夢を見るとき、つまり熟睡しているδ波(デルタ波:3~7Hz)では眼球運動することで海馬に電気信号が送られて情報処理をするのと同じことです。
慎導灼(しんどう あらた)くんの場合、「イアホンをつける」「雨の音」をトリガーとして「雨が降っている」という暗示とともにメンタルトレースに入ります。
事前にその状況が落ち着くという自己暗示をかけているからです。
この状況を作った上で、次に以下の3つをします。
【第1段階】ミラーリング
【第2段階】同調ホメオタシス拡張
【第3段階】ハイパーラポール形成
【1段階】ミラーリング
ミラーリングとは、相手の動作をコピーすることです。
呼吸、口癖、声のトーン、身ぶりを真似していきます。
相手が使った言葉と同じ言葉を使ってオウム返します。
人は自分と同じものに親近感を持つためです。
対面でミラーリングをする場合は、あからさますぎないのがいいです。
あくまでさりげなくやっていきます。
すると、いずれ相手がこちらの動きに合わせてきます。
そうしたらシンクロ完了です。
通常は催眠療法やカウセリングで相手を安心させるために用いる手法です。
この信頼関係を「ラポールの形成」と呼びます。
対面ではなくコールド・リーディングする場合は、実際に動いた対象の動きを真似ます。
慎導灼(しんどう あらた)くんも、被害者のベッドで寝てみたり、部屋に行ってウロウロしてみたりと行った行動をしています。
これがミラーリングです。
【第2段階】同調ホメオスタシス拡張する
次に、同調ホメオスタシスに拡張させます。
ホメオスタシスとは「恒常性維持機能」です。
簡単に言うと、身体が自動的にその環境に合わせることです。
例えば、生物は、暑かったら汗が出て身体を冷やそうとします。
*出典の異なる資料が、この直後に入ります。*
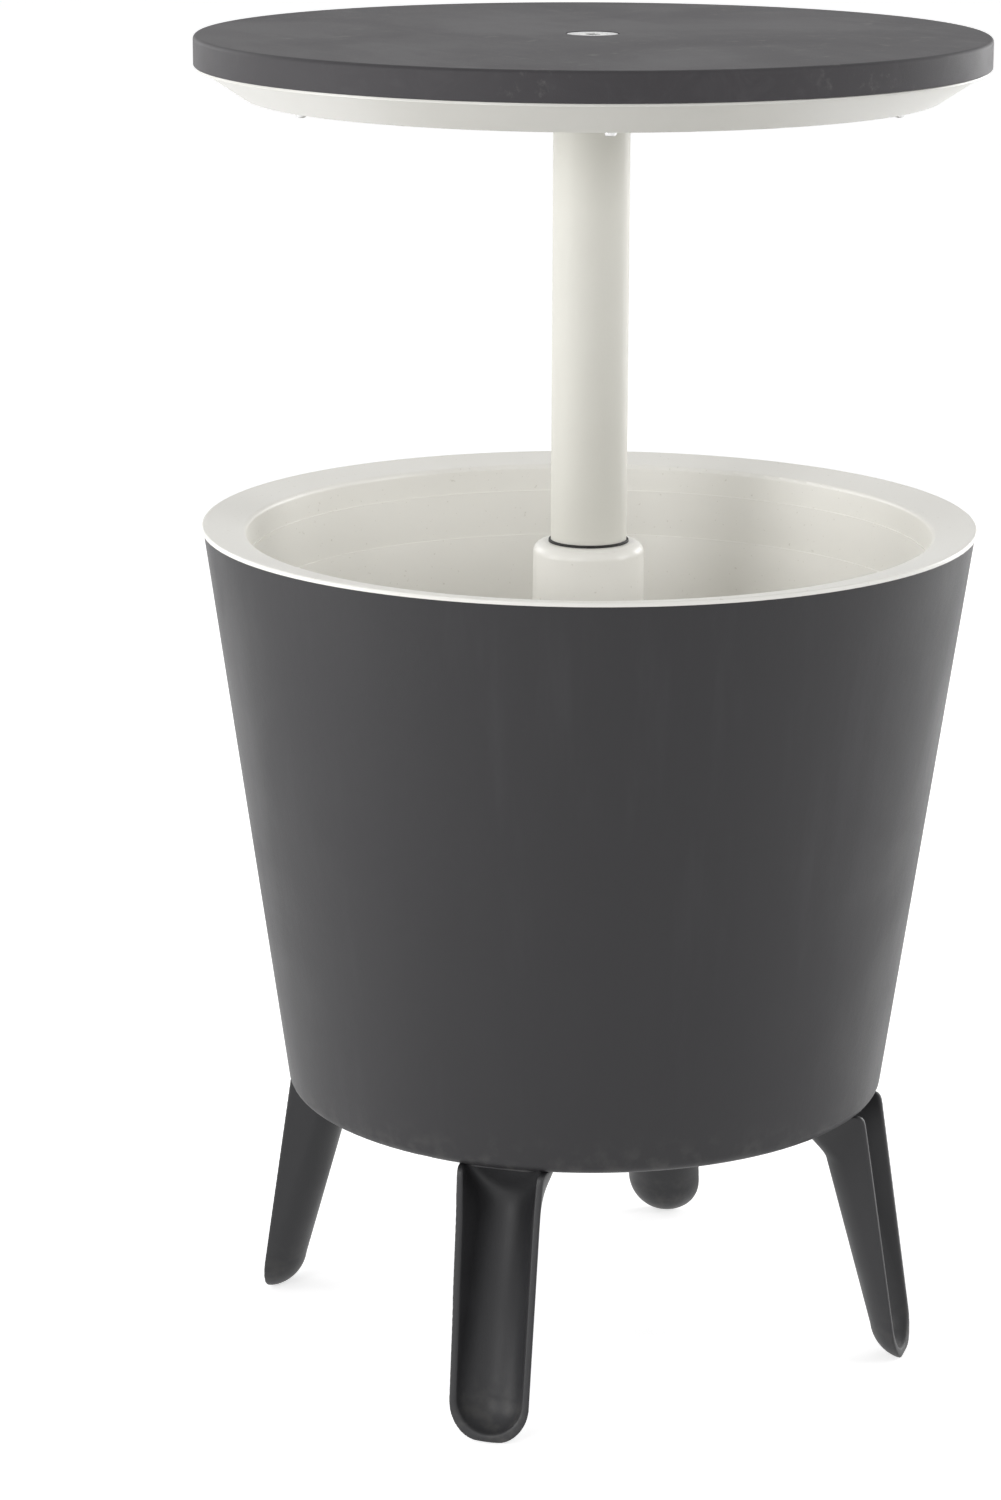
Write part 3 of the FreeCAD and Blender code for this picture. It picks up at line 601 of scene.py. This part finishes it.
def lamp(name, spot, aim, size, power):
    data = bpy.data.lights.new(name, "AREA")
    data.shape, data.size, data.energy = "DISK", size, power
    item = bpy.data.objects.new(name, data)
    item.location = spot
    item.rotation_euler = (Vector(aim) - Vector(spot)).to_track_quat("-Z", "Y").to_euler()
    scene.collection.objects.link(item)


lamp("front_left", (-2.5, -1.55, 1.35), (0, 0, 0.6), 1.0, 22)
lamp("front_right", (2.2, -1.9, 1.3), (0, 0, 0.6), 1.0, 21)
lamp("left_back", (-2.6, 0.7, 0.7), (0, 0, 0.6), 1.5, 28)
lamp("right_back", (2.6, 0.6, 0.9), (0, 0, 0.6), 1.5, 27)
lamp("back", (-1.0, 2.6, 1.3), (0, 0, 0.6), 1.4, 15)


def background_rays(tree):
    """1 for a ray that shows the background: from the camera, or by way of gloss or glass."""
    seen = tree.node("ShaderNodeLightPath", {}, output="Is Camera Ray")
    paths = seen.socket.node.outputs
    for kind in ("Is Glossy Ray", "Is Transmission Ray"):
        seen = seen.math("MAXIMUM", Sock(tree, paths[kind]))
    return seen


world = bpy.data.worlds.new("surround")
world.use_nodes = True
sky = Tree(world.node_tree)
seen = background_rays(sky)
fill_strength = 0.45
sky.fill(world.node_tree.nodes["Background"].inputs["Strength"], seen * (1 - fill_strength) + fill_strength)
sky.fill(world.node_tree.nodes["Background"].inputs["Color"], (1.0, 1.0, 1.0))
scene.world = world

mesh = bpy.data.meshes.new("floor")
reach = 40.0
floor_corners = [(-reach, -reach, 0), (reach, -reach, 0), (reach, reach, 0), (-reach, reach, 0)]
mesh.from_pydata(floor_corners, [], [(0, 1, 2, 3)])
floor = bpy.data.objects.new("floor", mesh)
scene.collection.objects.link(floor)
ground = Finish("floor_pale", Specular_IOR_Level=0.1)
mottle = ground.noise(3.0)
seen = background_rays(ground)
ground.fill(ground.shader.inputs["Emission Color"], ground.mix(seen, (0.0, 0.0, 0.0), (0.62, 0.62, 0.62)))
ground.shader.inputs["Emission Strength"].default_value = 1.0
mesh.materials.append(ground.apply(ground.mix(mottle, (0.80, 0.80, 0.80), (0.83, 0.83, 0.83)), 0.9))

scene.view_settings.view_transform = "Standard"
寒かったら体を震わせて体温を上げようとします。
環境が変化しても体の状態を一定に保とうとする生体的働きのことをホメオスタシスと言います。
このホメオスタシスを相手と同調させます。
表面的なミラーリングだけではなく、視覚、聴覚、触覚、嗅覚、味覚の五感まで相手とそっくりになります。
なのでミラーリングの段階で、相手の五感までミラーリングすることは想定しておかなければなりません。
【第3段階】ハイパーラポールを形成
ミラーリングから、同調ホメオスタシスまで出来たら、あとはハイパーラポールを形成するだけです。
すでにミラーリングとホメオスタシス同調で、あなたは相手そっくりになっています。
そこから自分の空間へ相手を持ってきてきます。
目に見えない段階で信頼関係を構築するので、ラポールの形成の上の段階(抽象性の高い段階)なのでハイパーラポールの形成と呼びます。
これをすると思考や出来事を追体験することができます。
なぜかというとあなたは相手そっくりになっているので、感情や思考や、行動や起こった出来事を共有することができるからです。
これがPSYCHO-PASS 3の主人公・慎導灼(しんどう あらた)くんが「メンタルトレース」と呼んでいる正体です。
慣れないうちは催眠誘導できる人が必要
PSYCHO-PASS 3の作中では、相方のミハイル・イグナトフが「雨は止んだ」と慎導灼くんに変性意識状態を解除する単語を言うことで、メンタルトレース状態を解除しています。
これも「リラックスモード」のときに催眠状態を解除するトリガーとして仕込んでおきます。
自分と他人との境界線(ボーダー)をしっかり持っていないと、相手の心に飲まれてしまったり、催眠が深すぎて現実に戻ってこれなくなることが有るためです。
自己内観をしっかりしておくこと
相手の心に飲まれたり、催眠から戻ってこれなくなるのは、自分の心が未熟だからです。
相手の方が強いという意味ではありません。
自分の目的と意志がはっきりしていないのにやると自分をコントロールできなくなります。
例えるなら、目的地も分からない自動車に乗って、運転手も不在になるようなものです。
賢さとは自分の心の動きを知っていることです。
賢いとは、記憶力がよいと同義語ではありません。
賢いとは自分の心の動きを知っていて、それを最大限に活用できることです。